Primary sources matter. How do we convince journalists to cite them?
Wednesday March 14th 2012, 3:18 am
Some legal and political bloggers have written recently about an Arizona bill which reportedly “legalizes firing employees because they use contraceptives”. That’s the sort of claim which I always read with an invisible “citation needed” tag floating in the air next to it. But it took a frustrating few minutes to track the bill down; no posts linked to it, and few bothered to mention it by name.

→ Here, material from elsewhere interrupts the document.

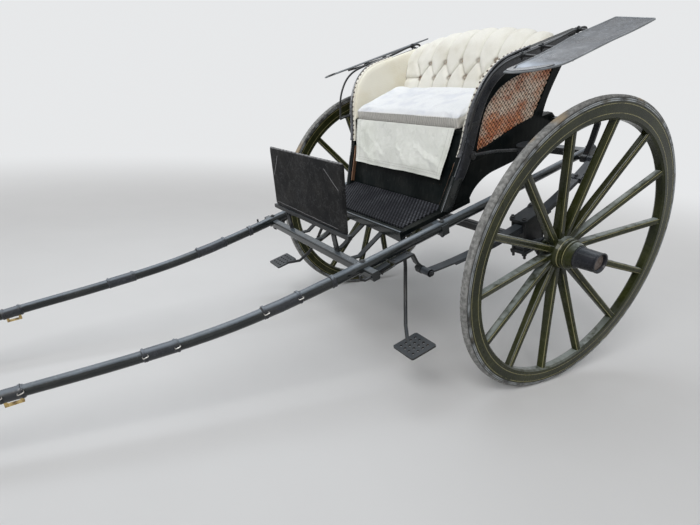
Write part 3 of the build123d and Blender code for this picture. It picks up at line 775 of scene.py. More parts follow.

Even the page about the bill on VoteSmart (a lovely site which focuses on tracking the progress of a bill and its changes/votes over time) has only a tiny, obfuscated link to the actual bill text. (I know that the raw bill isn’t the primary focus of that site, but I still expect it to be clearly linked from the top of the page about it.)

At any rate, here is the text-with-diffs of Arizona House bill 2625, “an act amending sections 20-826, 20-1057.08, 20-1402, 20-1404 and 20-2329, Arizona revised statutes; relating to health insurance.” The changes start at page 8.

It does not in fact legalize “firing employees” or other discrimination; but it does redact a special clause expressly prohibiting discrimination on the grounds of using contraceptives, which former lawmakers saw fit to include next to every description of how religious institutions should be allowed to opt out of providing coverage for them. I am certain that the history of the inclusion of that clause would be interesting; I also find it unlikely that every state has such a similarly explicit reminder embedded in their healthcare laws.

So: deep linking to primary sources is important; not just to better inform readers, but also to find out if what you are writing is true. When most modern journalists were cutting their teeth in their first newsroom, deeplinks to source material within an article were impossible. Now they are a matter of a few minutes’ research. How do we reemphasize the value of this work?